+++ DATA PROVIDED

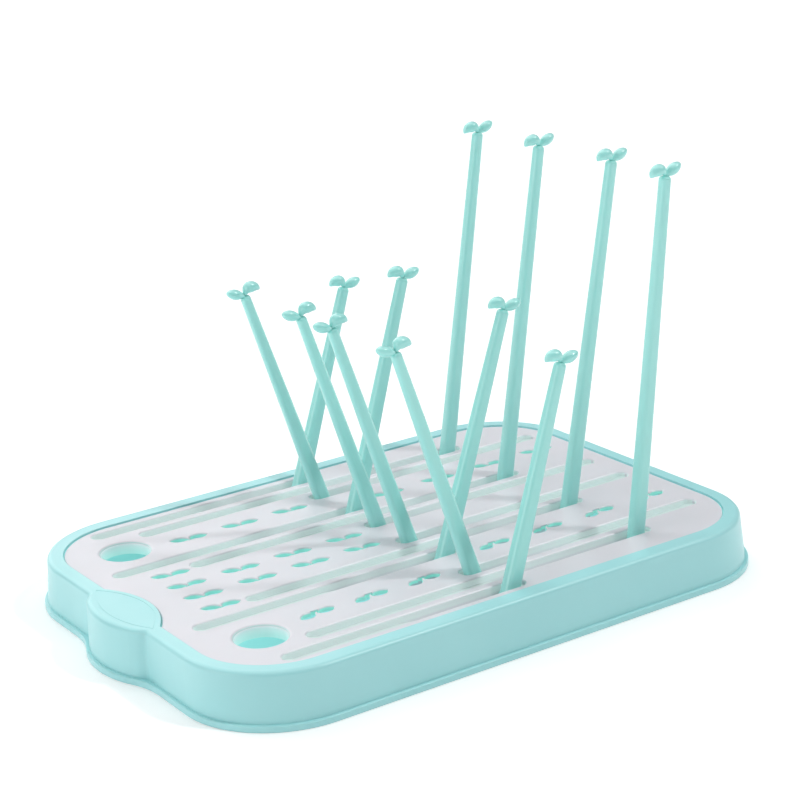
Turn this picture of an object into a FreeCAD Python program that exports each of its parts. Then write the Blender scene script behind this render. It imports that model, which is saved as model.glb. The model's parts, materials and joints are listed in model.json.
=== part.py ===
import FreeCAD, Part
import math
import os

from FreeCAD import Placement, Rotation, Vector

# Bottle drying rack: a drip tray, a lift-out grille board and twelve folding pegs with sprout tips.
#
# Millimetres. Z = 0 is the table, +Z is up, and the origin is under the middle of the bounding box.
# +X runs along the rack towards the end with the tall pegs; the front, with its thumb bulge, is at -X.
# The tray, the board and the rows of pegs are mirror images about the plane Y = 0.
#
# A line is a groove with its peg. A row is three lines side by side: from the outside in, a
# rear-leaning short peg, a tall peg and a front-leaning short peg. There are four rows.

# ---- tray -----------------------------------------------------------------------------------
LIP_LENGTH = 349.8            # the lip that the tray stands on, without the bulge
LIP_WIDTH = 258.4
LIP_CORNER = 54.0
LIP_HEIGHT = 3.3
LIP_LEDGE = 1.9               # how far the lip stands out from the foot of the wall
WALL_TOP_LENGTH = 344.0
WALL_TOP_WIDTH = 248.8
WALL_TOP_CORNER = 52.0
RIM_TOP = 29.3
RIM_OUTER_ROUND = 2.6
RIM_INNER_ROUND = 0.8
SHELL = 2.2                   # wall of the moulded tray
FLOOR_UNDERSIDE = 2.4
SHELF_HEIGHT = 18.5           # the board's skirt stands on a shelf here
SHELF_WIDTH = 3.0
# The thumb bulge in plan: its reach, the radii of its crown, its shoulders and the fillets where it joins
# the front, and how far its shoulders turn from the line of the front, in degrees.
BULGE = (10.2, 65.0, 20.0, 4.0, 45.0)
LIP_BULGE = (10.6, 62.0, 45.0, 50.0, 26.0)
PAD_LINE_INSET = 2.2          # of the fine line moulded round the pad, from the pad's edge
PAD_LINE_WIDTH = 0.9
PAD_LINE_DEPTH = 0.15

# ---- board ----------------------------------------------------------------------------------
BOARD_LENGTH = 325.8
BOARD_WIDTH = 228.0
BOARD_CORNER = 41.6
BOARD_TOP = 28.5
BOARD_GAP = 0.6               # between the board's edge and the tray's rim
BOARD_EDGE_ROUND = 0.7
HOLE_EASE = 0.6               # bevel round the top of every groove and drain hole
PLATE = 2.4
SKIRT = 2.0
NOTCH_DEPTH = 10.4            # the rim's pad behind the bulge fills a notch in the board
NOTCH_RADIUS = 52.6
FINGER_HOLE_RADIUS = 13.6
FINGER_HOLE_ROUND = 2.0
FINGER_HOLE_X = -129.3        # from the middle of the tray
FINGER_HOLE_Y = 74.1
COLLAR_WALL = 1.6
COLLAR_DEPTH = 7.0            # from the board's top

# Drain holes shaped like two leaves on a short stem.
LEAF_HOLE_LENGTH = 10.6
LEAF_HOLE_WIDTH = 6.2
LEAF_HOLE_FRONT_TILT = 20.0
LEAF_HOLE_REAR_TILT = 8.0
STEM_HOLE_WIDTH = 2.3
FRONT_COLUMN_X = -125.6
FRONT_COLUMN_STEP = 18.3
HOLE_COLUMNS_X = (-92.9, -59.9, -26.9)
CENTRE_HOLES_Y = 9.15
FRONT_LAND_HOLES_Y = 67.4
REAR_HOLES_X = (29.8, 66.2, 102.6, 139.0)
REAR_LAND_HOLES_Y = 52.2

# ---- grooves and pivots ---------------------------------------------------------------------
ROW_MIDDLES_Y = (89.9, 30.3, -30.3, -89.9)     # rows a, b, c, d: the line of each row's tall peg
LINE_PITCH = 14.6
SHORT_PIVOT_X = 0.9           # from the middle of the tray
TALL_PIVOT_X = 97.9
PIVOT_DEPTH = 6.8             # of an axle's centre under the board's top
GROOVE_WIDTH = 9.5
GROOVE_DEPTH = 4.0
GROOVE_END_DEPTH = 2.2
GROOVE_RAMP = 8.0             # over which a groove gets shallower at its far end
TROUGH_WALL = 1.6
RIB_DEPTH = 12.7              # from the board's top to the feet of the pocket walls
POCKET_TAIL = {"tall": 9.6, "rear": 10.2, "front": 9.4}       # behind the pivot
POCKET_NOSE = {"tall": 12.0, "rear": 7.0, "front": 6.6}       # ahead of it, under the folded peg
STOP_GAP = 0.15               # between a raised peg and the stop that it leans on
FOLD_GAP = 0.3                # between a folded peg and its groove

# ---- axles and keepers ----------------------------------------------------------------------
AXLE_RADIUS = 1.5
AXLE_RUNNING_GAP = 0.05
AXLE_LENGTH = 221.6
AXLE_END_PLAY = 0.5
KEEPER_THICKNESS = 2.4
KEEPER_WIDTH = 10.0
KEEPER_INNER_Y = 1.5
KEEPER_OUTER_Y = 109.0
PAD_WIDTH = 9.0               # along Y, of the keeper's pads that hold an axle up
PAD_DEPTH = 6.0
SCREW_OFFSET_X = 11.0         # of the screw bosses, in front of an axle
SCREWS_Y = (6.0, 60.0)
BOSS_RADIUS = 3.5
EAR_RADIUS = 4.0
SCREW_RADIUS = 1.1
SCREW_HOLE_GAP = 0.05
SCREW_LENGTH = 9.0
SCREW_HEAD_RADIUS = 2.8
SCREW_HEAD_HEIGHT = 1.8
SCREW_HEAD_ROUND = 0.7

# ---- pegs -----------------------------------------------------------------------------------
# Each kind of peg: length from pivot to sprout, depth and width at the foot, depth and width at the top.
PEG_KINDS = {
    "tall": (201.5, 9.1, 7.6, 6.1, 5.9),
    "rear": (141.5, 9.9, 7.5, 6.2, 5.8),
    "outer_rear": (125.2, 9.9, 7.5, 6.2, 5.8),
    "front": (141.5, 9.1, 7.1, 5.6, 5.3),
}
FOOT_CORNER = 2.7
TOP_CORNER = 2.3
TOP_ROUND = 2.0
HUB_SETBACK = 0.05            # of the round eye inside the shaft's faces
HUB_ROUND = 1.0
# How far each row's pegs lean back on their stops: each sits a little differently.
LEANS = {
    "tall": {"a": 9.9, "b": 9.9, "c": 11.0, "d": 7.4},
    "rear": {"a": 18.9, "b": 17.8, "c": 19.6, "d": 18.1},
    "front": {"a": 17.3, "b": 17.3, "c": 17.3, "d": 17.3},
}

# A sprout leaf is a chain of ellipses: (out from the peg's axis, up from its top, thickness, width).
DROOPING_LEAF = (
    (0.4, 0.6, 1.8, 2.4),
    (1.8, 2.2, 4.2, 5.0),
    (3.9, 3.2, 6.3, 6.8),
    (6.3, 2.7, 6.1, 6.5),
    (8.4, 1.3, 4.4, 4.8),
    (9.6, -0.2, 2.0, 2.2),
    (10.0, -0.8, 0.5, 0.6),
)
RISING_LEAF = (
    (0.2, 0.2, 1.8, 2.2),
    (2.2, 1.5, 4.1, 4.7),
    (4.8, 3.3, 5.8, 6.6),
    (7.1, 5.0, 5.0, 5.8),
    (8.7, 6.1, 3.0, 3.6),
    (9.4, 6.6, 0.8, 1.0),
)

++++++

→ AIM OF THE TASK: Copy out the whole listing exactly; please set it all down.

→ EXERCISE RESPONSE:
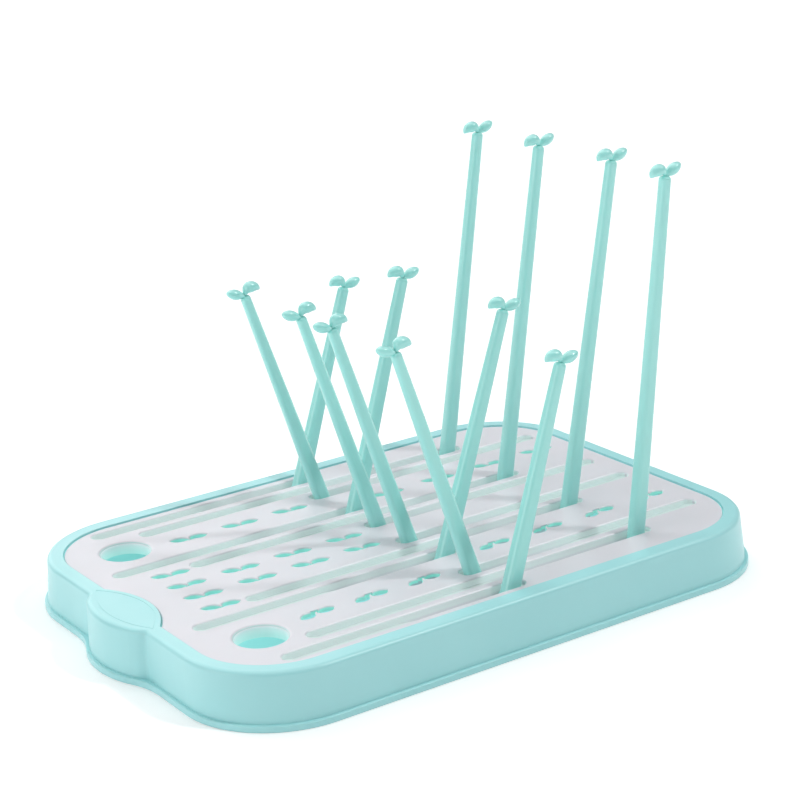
Turn this picture of an object into a FreeCAD Python program that exports each of its parts. Then write the Blender scene script behind this render. It imports that model, which is saved as model.glb. The model's parts, materials and joints are listed in model.json.
=== part.py ===
import FreeCAD, Part
import math
import os

from FreeCAD import Placement, Rotation, Vector

# Bottle drying rack: a drip tray, a lift-out grille board and twelve folding pegs with sprout tips.
#
# Millimetres. Z = 0 is the table, +Z is up, and the origin is under the middle of the bounding box.
# +X runs along the rack towards the end with the tall pegs; the front, with its thumb bulge, is at -X.
# The tray, the board and the rows of pegs are mirror images about the plane Y = 0.
#
# A line is a groove with its peg. A row is three lines side by side: from the outside in, a
# rear-leaning short peg, a tall peg and a front-leaning short peg. There are four rows.

# ---- tray -----------------------------------------------------------------------------------
LIP_LENGTH = 349.8            # the lip that the tray stands on, without the bulge
LIP_WIDTH = 258.4
LIP_CORNER = 54.0
LIP_HEIGHT = 3.3
LIP_LEDGE = 1.9               # how far the lip stands out from the foot of the wall
WALL_TOP_LENGTH = 344.0
WALL_TOP_WIDTH = 248.8
WALL_TOP_CORNER = 52.0
RIM_TOP = 29.3
RIM_OUTER_ROUND = 2.6
RIM_INNER_ROUND = 0.8
SHELL = 2.2                   # wall of the moulded tray
FLOOR_UNDERSIDE = 2.4
SHELF_HEIGHT = 18.5           # the board's skirt stands on a shelf here
SHELF_WIDTH = 3.0
# The thumb bulge in plan: its reach, the radii of its crown, its shoulders and the fillets where it joins
# the front, and how far its shoulders turn from the line of the front, in degrees.
BULGE = (10.2, 65.0, 20.0, 4.0, 45.0)
LIP_BULGE = (10.6, 62.0, 45.0, 50.0, 26.0)
PAD_LINE_INSET = 2.2          # of the fine line moulded round the pad, from the pad's edge
PAD_LINE_WIDTH = 0.9
PAD_LINE_DEPTH = 0.15

# ---- board ----------------------------------------------------------------------------------
BOARD_LENGTH = 325.8
BOARD_WIDTH = 228.0
BOARD_CORNER = 41.6
BOARD_TOP = 28.5
BOARD_GAP = 0.6               # between the board's edge and the tray's rim
BOARD_EDGE_ROUND = 0.7
HOLE_EASE = 0.6               # bevel round the top of every groove and drain hole
PLATE = 2.4
SKIRT = 2.0
NOTCH_DEPTH = 10.4            # the rim's pad behind the bulge fills a notch in the board
NOTCH_RADIUS = 52.6
FINGER_HOLE_RADIUS = 13.6
FINGER_HOLE_ROUND = 2.0
FINGER_HOLE_X = -129.3        # from the middle of the tray
FINGER_HOLE_Y = 74.1
COLLAR_WALL = 1.6
COLLAR_DEPTH = 7.0            # from the board's top

# Drain holes shaped like two leaves on a short stem.
LEAF_HOLE_LENGTH = 10.6
LEAF_HOLE_WIDTH = 6.2
LEAF_HOLE_FRONT_TILT = 20.0
LEAF_HOLE_REAR_TILT = 8.0
STEM_HOLE_WIDTH = 2.3
FRONT_COLUMN_X = -125.6
FRONT_COLUMN_STEP = 18.3
HOLE_COLUMNS_X = (-92.9, -59.9, -26.9)
CENTRE_HOLES_Y = 9.15
FRONT_LAND_HOLES_Y = 67.4
REAR_HOLES_X = (29.8, 66.2, 102.6, 139.0)
REAR_LAND_HOLES_Y = 52.2

# ---- grooves and pivots ---------------------------------------------------------------------
ROW_MIDDLES_Y = (89.9, 30.3, -30.3, -89.9)     # rows a, b, c, d: the line of each row's tall peg
LINE_PITCH = 14.6
SHORT_PIVOT_X = 0.9           # from the middle of the tray
TALL_PIVOT_X = 97.9
PIVOT_DEPTH = 6.8             # of an axle's centre under the board's top
GROOVE_WIDTH = 9.5
GROOVE_DEPTH = 4.0
GROOVE_END_DEPTH = 2.2
GROOVE_RAMP = 8.0             # over which a groove gets shallower at its far end
TROUGH_WALL = 1.6
RIB_DEPTH = 12.7              # from the board's top to the feet of the pocket walls
POCKET_TAIL = {"tall": 9.6, "rear": 10.2, "front": 9.4}       # behind the pivot
POCKET_NOSE = {"tall": 12.0, "rear": 7.0, "front": 6.6}       # ahead of it, under the folded peg
STOP_GAP = 0.15               # between a raised peg and the stop that it leans on
FOLD_GAP = 0.3                # between a folded peg and its groove

# ---- axles and keepers ----------------------------------------------------------------------
AXLE_RADIUS = 1.5
AXLE_RUNNING_GAP = 0.05
AXLE_LENGTH = 221.6
AXLE_END_PLAY = 0.5
KEEPER_THICKNESS = 2.4
KEEPER_WIDTH = 10.0
KEEPER_INNER_Y = 1.5
KEEPER_OUTER_Y = 109.0
PAD_WIDTH = 9.0               # along Y, of the keeper's pads that hold an axle up
PAD_DEPTH = 6.0
SCREW_OFFSET_X = 11.0         # of the screw bosses, in front of an axle
SCREWS_Y = (6.0, 60.0)
BOSS_RADIUS = 3.5
EAR_RADIUS = 4.0
SCREW_RADIUS = 1.1
SCREW_HOLE_GAP = 0.05
SCREW_LENGTH = 9.0
SCREW_HEAD_RADIUS = 2.8
SCREW_HEAD_HEIGHT = 1.8
SCREW_HEAD_ROUND = 0.7

# ---- pegs -----------------------------------------------------------------------------------
# Each kind of peg: length from pivot to sprout, depth and width at the foot, depth and width at the top.
PEG_KINDS = {
    "tall": (201.5, 9.1, 7.6, 6.1, 5.9),
    "rear": (141.5, 9.9, 7.5, 6.2, 5.8),
    "outer_rear": (125.2, 9.9, 7.5, 6.2, 5.8),
    "front": (141.5, 9.1, 7.1, 5.6, 5.3),
}
FOOT_CORNER = 2.7
TOP_CORNER = 2.3
TOP_ROUND = 2.0
HUB_SETBACK = 0.05            # of the round eye inside the shaft's faces
HUB_ROUND = 1.0
# How far each row's pegs lean back on their stops: each sits a little differently.
LEANS = {
    "tall": {"a": 9.9, "b": 9.9, "c": 11.0, "d": 7.4},
    "rear": {"a": 18.9, "b": 17.8, "c": 19.6, "d": 18.1},
    "front": {"a": 17.3, "b": 17.3, "c": 17.3, "d": 17.3},
}

# A sprout leaf is a chain of ellipses: (out from the peg's axis, up from its top, thickness, width).
DROOPING_LEAF = (
    (0.4, 0.6, 1.8, 2.4),
    (1.8, 2.2, 4.2, 5.0),
    (3.9, 3.2, 6.3, 6.8),
    (6.3, 2.7, 6.1, 6.5),
    (8.4, 1.3, 4.4, 4.8),
    (9.6, -0.2, 2.0, 2.2),
    (10.0, -0.8, 0.5, 0.6),
)
RISING_LEAF = (
    (0.2, 0.2, 1.8, 2.2),
    (2.2, 1.5, 4.1, 4.7),
    (4.8, 3.3, 5.8, 6.6),
    (7.1, 5.0, 5.0, 5.8),
    (8.7, 6.1, 3.0, 3.6),
    (9.4, 6.6, 0.8, 1.0),
)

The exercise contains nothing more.